Is there a reason he couldn't go back to being gated in the bathroom? If he is potty trained and this is just to prevent chewing, I'd get a large crate or a puppy pen if there is no safe room he can be kept in. If he is not potty trained then he'd need a small crate, just enough for him to lie and turn around comfortably. 

Be sure to provide him with things to chew while you are gone. Kongs stuffed with yogurt, wet dog food, peanut butter, cottage cheese, etc. and then frozen are good so long as you know your dog is not sensitive to any of those things. Plus regular toys that you rotate and edible chews like bully sticks, antlers, or Himalayans (so long as you know how he does with these, I'm sure some dogs destroy bully sticks and Himalayans quickly and they can become a choking hazard when small). It's important you are not only preventing bad habits from forming, but building good habits in their place.


----------



## carbonxxkidd (Oct 16, 2012)

I crate trained both my dogs. When I first got them, I bought a crate that would be the right size for them full grown. Both of the crates I bought were wire and came with an extra piece to block off a portion of the crate.
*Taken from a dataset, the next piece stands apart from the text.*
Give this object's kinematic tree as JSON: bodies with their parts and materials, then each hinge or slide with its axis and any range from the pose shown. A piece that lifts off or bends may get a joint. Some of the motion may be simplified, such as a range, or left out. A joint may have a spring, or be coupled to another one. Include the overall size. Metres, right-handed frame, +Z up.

I think this is mostly for potty training purposes, so if your dog is potty trained you probably don't need that. I would just jump right into using the crate again. Unfortunately he might complain about it the first few times - I know my doxie, Titan, barked for 8 hours straight the first day I crated him, to the point where he lost his voice! He stopped barking after that, at least when he's in there and I'm not home. If I'm home, he's pissed that he's not with me and will start barking again (he is also extremely spoiled).

I rarely crate Titan anymore because he is a good boy and I can trust him to not destroy the house. I didn't start letting him run the house until he was 2 years old, though. Orion on the other hand, I can't trust to not chase the cats and destroy things, and he is crated at night and when I am not there and has been since he was a pup. I used to give him a stuffed Kong when he was little, mostly to keep him from crying in his kennel, but I no longer give him anything other than a treat right when he goes in. He used to chew his dog beds that I would put in there for him, but a few weeks without one stopped that behavior - I think he realized that it was more comfy in the kennel with a bed than without, haha!

Good luck!


----------



## zontee (Oct 12, 2012)

all my dogs are crated when i leave because i know they are safe in their crates.


----------